Does this template help with regulatory expectations?
Yes, it supports practice around clear delivery of required disclosures and consistent customer communication. It is not legal advice, but it helps learners build habits that align with common compliance expectations in regulated financial services environments. Teams can customize the disclosure text to match their internal policy and legal review.
What are the most common mistakes this roleplay surfaces?
The most common issues are skipping required lines, paraphrasing language that must be read verbatim, and apologizing so much that the message becomes unclear. Learners also tend to rush, talk over the customer, or fail to explain why the disclosure must be provided. This template surfaces those habits quickly so they can be corrected in the next attempt.
Can I customize the disclosure content?
Yes, the scenario is meant to be customized with your institution’s exact disclosure language, required order, and any local policy notes. You can also adjust the customer temperament, the amount of interruption, and the account type to match your real workflow. That makes it useful for different products or branch processes.
How does this compare with ad-hoc practice?

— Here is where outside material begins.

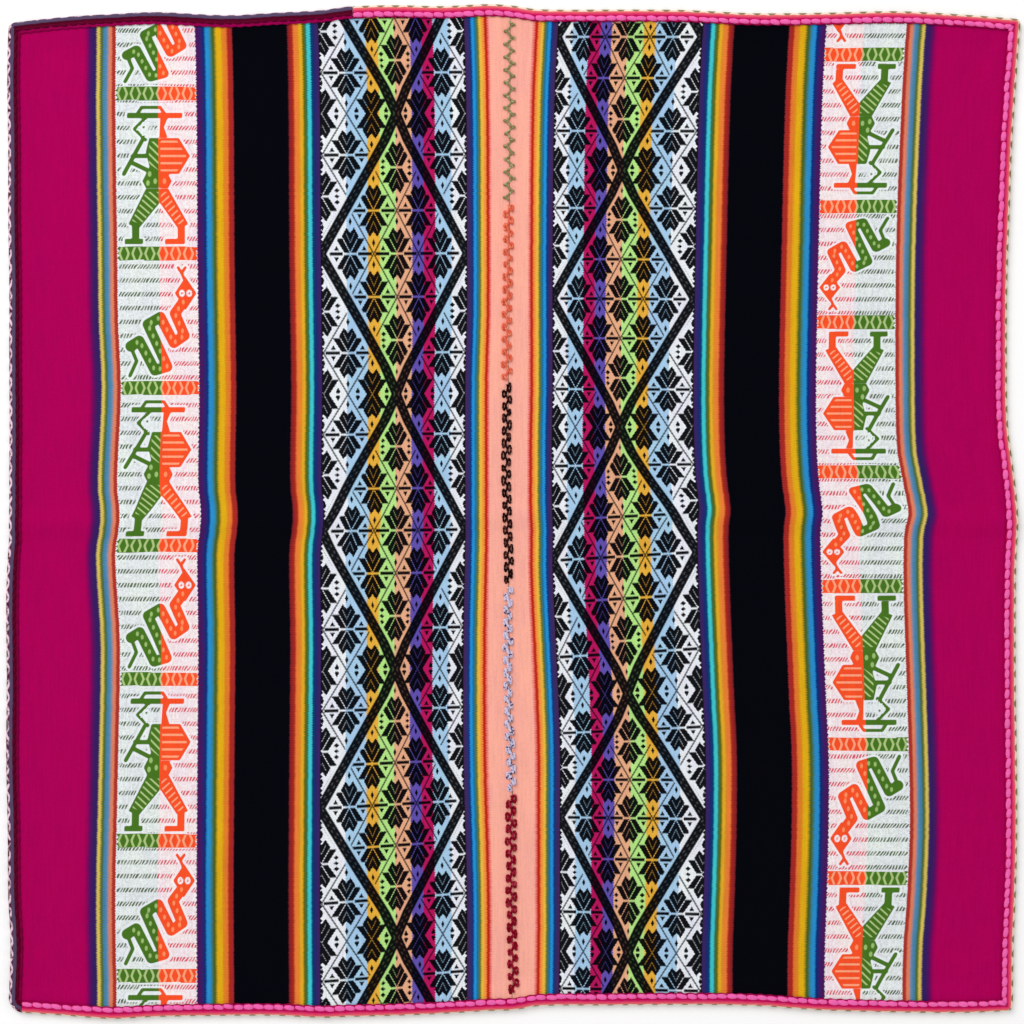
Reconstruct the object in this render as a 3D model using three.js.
// A handwoven mesa cloth, laid flat and face up, in millimetres with +Z up.
// Two loom widths lie edge to edge, a zigzag of yarn in five colours joins them, and two lengths of
// narrow tubular band, one dark and one pink, are sewn round the four edges.
// The top of the cloth, as it is looked at from above, points to +Y.
import * as THREE from 'three';

const SIDE = 560;             // the square that the whole cloth fills, edge to edge
const CLOTH = 1.6;            // thickness of the warp-faced cloth
const GAP = 0.3;              // clearance between pieces that touch

const BAND_WIDTH = 7;         // the band on the face of the cloth
const BAND_LIP = 0.8;         // thickness of the band above and below the cloth's edge
const BAND_FOLD = 1.2;        // thickness of the band outside the cloth's edge
const BAND_ROUND = 0.9;       // rounding of the band's outer corners
const DARK_END = 192;         // where the dark band gives way to the pink one on the top edge

const RISE_RUN = 12;          // the cloth climbs from the table to the band over this width
const CREASE_AT = 284;        // the fold mark, measured down from the top edge
const CREASE_HIGH = 1.2;
const CREASE_HALF = 11;

const STITCH_PITCH = 6.9;     // one zig and one zag along the seam
const STITCH_REACH = 3.3;     // sideways reach of the yarn's middle from the seam
const STITCH_YARN = 1.3;      // width of the yarn as it lies
const STITCH_THICK = 0.9;

// How far the left and right edges lie inside the square, and where the seam runs, going down.
const SIDES = [
  { down: 0, left: 1.2, seam: 278.2, right: 0.0 },
  { down: 31, left: 0.6, seam: 278.1, right: 2.2 },
  { down: 70, left: 1.1, seam: 278.0, right: 4.7 },
  { down: 108, left: 1.1, seam: 277.8, right: 6.1 },
  { down: 147, left: 1.7, seam: 277.7, right: 7.4 },
  { down: 191, left: 1.7, seam: 277.4, right: 7.7 },
  { down: 230, left: 1.9, seam: 277.1, right: 7.0 },
  { down: 252, left: 1.7, seam: 277.0, right: 4.3 },
  { down: 274, left: 1.7, seam: 276.9, right: 1.9 },
  { down: 290, left: 1.7, seam: 276.9, right: 1.7 },
  { down: 307, left: 0.6, seam: 277.0, right: 2.5 },
  { down: 329, left: 0.0, seam: 277.3, right: 2.8 },
  { down: 373, left: 0.3, seam: 278.0, right: 2.8 },
  { down: 417, left: 0.0, seam: 278.9, right: 2.2 },
  { down: 456, left: 0.8, seam: 279.6, right: 1.9 },
  { down: 494, left: 1.1, seam: 279.8, right: 2.8 },
  { down: 522, left: 2.4, seam: 279.5, right: 3.9 },
  { down: 560, left: 1.1, seam: 279.1, right: 4.4 },
];

// How far the top and bottom edges lie inside the square, going across.
const ENDS = [
  { across: 0, top: 10.5, bottom: 3.9 },
  { across: 30, top: 7.2, bottom: 1.9 },
  { across: 57, top: 5.5, bottom: 0.0 },
  { across: 83, top: 4.4, bottom: 1.1 },
  { across: 122, top: 6.1, bottom: 1.7 },
  { across: 149, top: 4.7, bottom: 1.7 },
  { across: 175, top: 3.3, bottom: 0.6 },
  { across: 189, top: 1.4, bottom: 1.1 },
  { across: 215, top: 0.6, bottom: 1.7 },
  { across: 242, top: 1.1, bottom: 2.8 },
  { across: 268, top: 0.0, bottom: 4.4 },
  { across: 281, top: 0.8, bottom: 4.8 },
  { across: 295, top: 2.8, bottom: 7.0 },
  { across: 334, top: 3.0, bottom: 7.4 },
  { across: 374, top: 3.2, bottom: 7.7 },
  { across: 414, top: 5.0, bottom: 7.2 },
  { across: 453, top: 4.7, bottom: 4.7 },
  { across: 493, top: 3.9, bottom: 3.6 },
  { across: 533, top: 6.1, bottom: 3.3 },
  { across: 560, top: 8.3, bottom: 4.4 },
];

// How round each corner is.
const CORNERS = [
  { right: false, bottom: false, radius: 4.0 },
  { right: true, bottom: false, radius: 3.0 },
  { right: true, bottom: true, radius: 3.5 },
  { right: false, bottom: true, radius: 8.5 },
];

// The yarns of the seam, from the top edge down.
const STITCHES = [
  { name: 'seam_green', from: 8, to: 110, color: 0x5f8c4b },
  { name: 'seam_coral', from: 110, to: 210, color: 0xf56e4b },
  { name: 'seam_black', from: 210, to: 323, color: 0x281419 },
  { name: 'seam_periwinkle', from: 323, to: 439, color: 0x828cc8 },
  { name: 'seam_burgundy', from: 439, to: 551, color: 0x960a32 },
];

// A smooth reading of one column of a table between its rows.
function read(table, key, column, at) {
  const last = table.length - 1;
  let i = 0;
  while (i < last - 1 && at > table[i + 1][key]) i += 1;
  const [a, b] = [table[i], table[i + 1]];
  const slope = (low, high) => (high[column] - low[column]) / (high[key] - low[key]);
  const [before, after] = [table[Math.max(i - 1, 0)], table[Math.min(i + 2, last)]];
  const step = b[key] - a[key];
  const f = THREE.MathUtils.clamp((at - a[key]) / step, 0, 1);
  const [m0, m1] = [slope(before, b) * step, slope(a, after) * step];
  const [f2, f3] = [f * f, f * f * f];
  return a[column] * (2 * f3 - 3 * f2 + 1) + m0 * (f3 - 2 * f2 + f)
    + b[column] * (3 * f2 - 2 * f3) + m1 * (f3 - f2);
}

const smooth = (f) => THREE.MathUtils.smoothstep(f, 0, 1);

// The fold mark lifts everything that lies across it by the same amount.
const creaseLift = (down) => CREASE_HIGH * smooth(1 - Math.abs(down - CREASE_AT) / CREASE_HALF);

// Near a corner the square rings that run round the cloth are turned into round ones.
function rounded(across, down) {
  for (const { right, bottom, radius } of CORNERS) {
    const du = radius - (right ? SIDE - across : across);
    const dv = radius - (bottom ? SIDE - down : down);
    if (du > 0 && dv > 0) {
      const shrink = Math.max(du, dv) / Math.hypot(du, dv);
      const [u, v] = [radius - du * shrink, radius - dv * shrink];
      return [right ? SIDE - u : u, bottom ? SIDE - v : v];
    }
  }
  return [across, down];
}

// The loom square to the table: its coordinates run 0 to SIDE over the straight cloth, and the
// result is where that point lies on the table, with the square's middle at the origin.
function place(squareAcross, squareDown) {
  const [across, down] = rounded(squareAcross, squareDown);
  const left = read(SIDES, 'down', 'left', down);
  const seam = read(SIDES, 'down', 'seam', down);
  const right = SIDE - read(SIDES, 'down', 'right', down);
  const half = SIDE / 2;
  const x = across < half
    ? THREE.MathUtils.lerp(left, seam, across / half)
    : THREE.MathUtils.lerp(seam, right, across / half - 1);
  const top = read(ENDS, 'across', 'top', across);
  const bottom = SIDE - read(ENDS, 'across', 'bottom', across);
  const y = THREE.MathUtils.lerp(top, bottom, down / SIDE);
  return new THREE.Vector2(x - half, half - y);
}

// Moves each vertex of a straight geometry to where the cloth really lies.
function lay(geometry, move) {
  const position = geometry.getAttribute('position');
  for (let i = 0; i < position.count; i += 1) {
    const point = move(position.getX(i), position.getY(i), position.getZ(i));
    position.setXYZ(i, point.x, point.y, point.z);
  }
  geometry.computeVertexNormals();
  return geometry;
}

function named(name, geometry, color, roughness = 0.95) {
  const mesh = new THREE.Mesh(geometry, new THREE.MeshStandardMaterial({ color, roughness, metalness: 0 }));
  mesh.name = name;
  return mesh;
}

// Grid lines of a cloth: close together on the climb to a band and over the crease, wide elsewhere.
const EDGE = BAND_FOLD + GAP;
const climb = [EDGE, BAND_WIDTH + 1, ...[0.25, 0.5, 0.75, 1].map((f) => BAND_WIDTH + 1 + f * RISE_RUN)];
const mirrored = (stops) => stops.map((stop) => SIDE - stop).reverse();
const spread = (from, to, count) =>
  Array.from({ length: count }, (_, i) => from + ((to - from) * (i + 1)) / (count + 1));
const creaseRows = spread(CREASE_AT - CREASE_HALF * 1.2, CREASE_AT + CREASE_HALF * 1.2, 9);
const ROWS = [
  ...climb,
  ...spread(climb.at(-1), creaseRows[0], 9), ...creaseRows,
  ...spread(creaseRows.at(-1), SIDE - climb.at(-1), 9),
  ...mirrored(climb),
];
const between = (stops, from, to) => stops.filter((stop) => stop > from && stop < to);
const halfway = (stops) => stops.slice(1).map((stop, i) => (stop + stops[i]) / 2);
const bends = ENDS.map((row) => row.across);
const acrossStops = [...bends, ...halfway(bends)].sort((a, b) => a - b);
const COLUMNS_LEFT = [
  ...climb, ...between(acrossStops, climb.at(-1) + 3, SIDE / 2 - 3), (SIDE - GAP) / 2,
];
const COLUMNS_RIGHT = [
  (SIDE + GAP) / 2, ...between(acrossStops, SIDE / 2 + 3, SIDE - climb.at(-1) - 3), ...mirrored(climb),
];

// The cloth's underside is on the table, and climbs to lie inside the band at the three bound edges.
function underside(across, down) {
  const inside = Math.min(across, SIDE - across, down, SIDE - down);
  const climbed = smooth(1 - (inside - BAND_WIDTH - 1) / RISE_RUN);
  return (BAND_LIP + GAP) * climbed + creaseLift(down);
}

function panel(name, columns, color) {
  const box = new THREE.BoxGeometry(
    columns.length - 1, ROWS.length - 1, 1, columns.length - 1, ROWS.length - 1, 1);
  return named(name, lay(box, (x, y, z) => {
    const across = columns[Math.round(x + (columns.length - 1) / 2)];
    const down = ROWS[Math.round((ROWS.length - 1) / 2 - y)];
    const at = place(across, down);
    return new THREE.Vector3(at.x, at.y, underside(across, down) + (z > 0 ? CLOTH : 0));
  }), color);
}

// The band's section: x is the distance in from the outer edge and y is the height.
function bandSection() {
  const high = 2 * (BAND_LIP + GAP) + CLOTH;
  const [w, r] = [BAND_WIDTH, BAND_ROUND];
  const section = new THREE.Shape();
  section.moveTo(w, 0);
  section.lineTo(w, BAND_LIP);
  section.lineTo(BAND_FOLD, BAND_LIP);
  section.lineTo(BAND_FOLD, high - BAND_LIP);
  section.lineTo(w, high - BAND_LIP);
  section.lineTo(w, high);
  section.lineTo(r, high);
  section.quadraticCurveTo(0, high, 0, high - r);
  section.lineTo(0, r);
  section.quadraticCurveTo(0, 0, r, 0);
  return section;
}

// A run of band along one edge. Its ends are mitred where miter is 1 and square where it is 0.
function band(name, edge, from, to, miterFrom, miterTo, color) {
  const upright = edge === 'left' || edge === 'right';
  const grid = upright ? ROWS : [...COLUMNS_LEFT, ...COLUMNS_RIGHT.slice(1)];
  const inner = between(grid, from + BAND_WIDTH * miterFrom + 1, to - BAND_WIDTH * miterTo - 1);
  // Extra stops at each mitred end follow the round corner.
  const turn = [0.25, 0.5, 0.75];
  const stopsAt = (inward) => {
    const [start, end] = [from + miterFrom * inward, to - miterTo * inward];
    return [
      start, ...(miterFrom ? turn.map((f) => THREE.MathUtils.lerp(start, inner[0], f)) : []), ...inner,
      ...(miterTo ? turn.map((f) => THREE.MathUtils.lerp(inner.at(-1), end, f)) : []), end,
    ];
  };
  const steps = stopsAt(0).length - 1;
  const body = new THREE.ExtrudeGeometry(bandSection(), {
    depth: steps, steps, bevelEnabled: false, curveSegments: 3,
  });
  // Every run is laid anticlockwise round the cloth, which keeps its faces pointing out.
  const backwards = edge === 'right' || edge === 'top';
  return named(name, lay(body, (inward, height, at) => {
    const along = stopsAt(inward)[backwards ? steps - Math.round(at) : Math.round(at)];
    const [across, down] = {
      left: [inward, along], right: [SIDE - inward, along],
      top: [along, inward], bottom: [along, SIDE - inward],
    }[edge];
    const spot = place(across, down);
    return new THREE.Vector3(spot.x, spot.y, height + creaseLift(down));
  }), color);
}

// One yarn of the seam, a flat zigzag that lies just above both cloths. Its box has a row of
// vertices at each turn, and every other row is moved across the seam.
function zigzag({ name, from, to, color }) {
  const turns = Math.round((to - from - GAP) / (STITCH_PITCH / 2));
  const step = (to - from - GAP) / turns;
  const wide = STITCH_YARN * Math.hypot(1, step / (2 * STITCH_REACH));
  const body = new THREE.BoxGeometry(wide, turns, STITCH_THICK, 1, turns, 1);
  return named(name, lay(body, (x, y, z) => {
    const turn = Math.round(turns / 2 - y);
    const sideways = x + (turn % 2 ? STITCH_REACH : -STITCH_REACH);
    const down = from + turn * step;
    const spot = place(SIDE / 2, down);
    const height = underside(SIDE / 2, down) + CLOTH + GAP + STITCH_THICK / 2 + z;
    return new THREE.Vector3(spot.x + sideways, spot.y, height);
  }), color);
}

const cloth = new THREE.Group();
cloth.add(panel('panel_left', COLUMNS_LEFT, 0xa8005a));
cloth.add(panel('panel_right', COLUMNS_RIGHT, 0xa8005a));

const CORNER = GAP / Math.SQRT2;
const DARK = 0x40203a;
const PINK = 0xd83a80;
cloth.add(band('band_dark_left', 'left', CORNER, SIDE - CORNER, 1, 1, DARK));
cloth.add(band('band_dark_top', 'top', CORNER, DARK_END, 1, 0, DARK));
cloth.add(band('band_pink_top', 'top', DARK_END + GAP, SIDE - CORNER, 0, 1, PINK));
cloth.add(band('band_pink_right', 'right', CORNER, SIDE - CORNER, 1, 1, PINK));
cloth.add(band('band_pink_bottom', 'bottom', CORNER, SIDE - CORNER, 1, 1, PINK));
STITCHES.forEach((stitch) => cloth.add(zigzag(stitch)));

export default cloth;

Ad-hoc practice often misses the pressure of a real customer who wants to move on, which is exactly when people skip important language. This template gives you a repeatable scenario, a clear learner objective, and scored criteria so practice is consistent. It is easier to coach, compare attempts, and confirm whether the disclosure was delivered in full.
Can this connect to other training or systems?
Yes, it can be paired with onboarding checklists, LMS assignments, QA coaching, or branch certification workflows. You can use it as a standalone roleplay or link it to a policy refresher, manager review, or post-training assessment. It also works well as a reusable practice asset for recurring compliance training.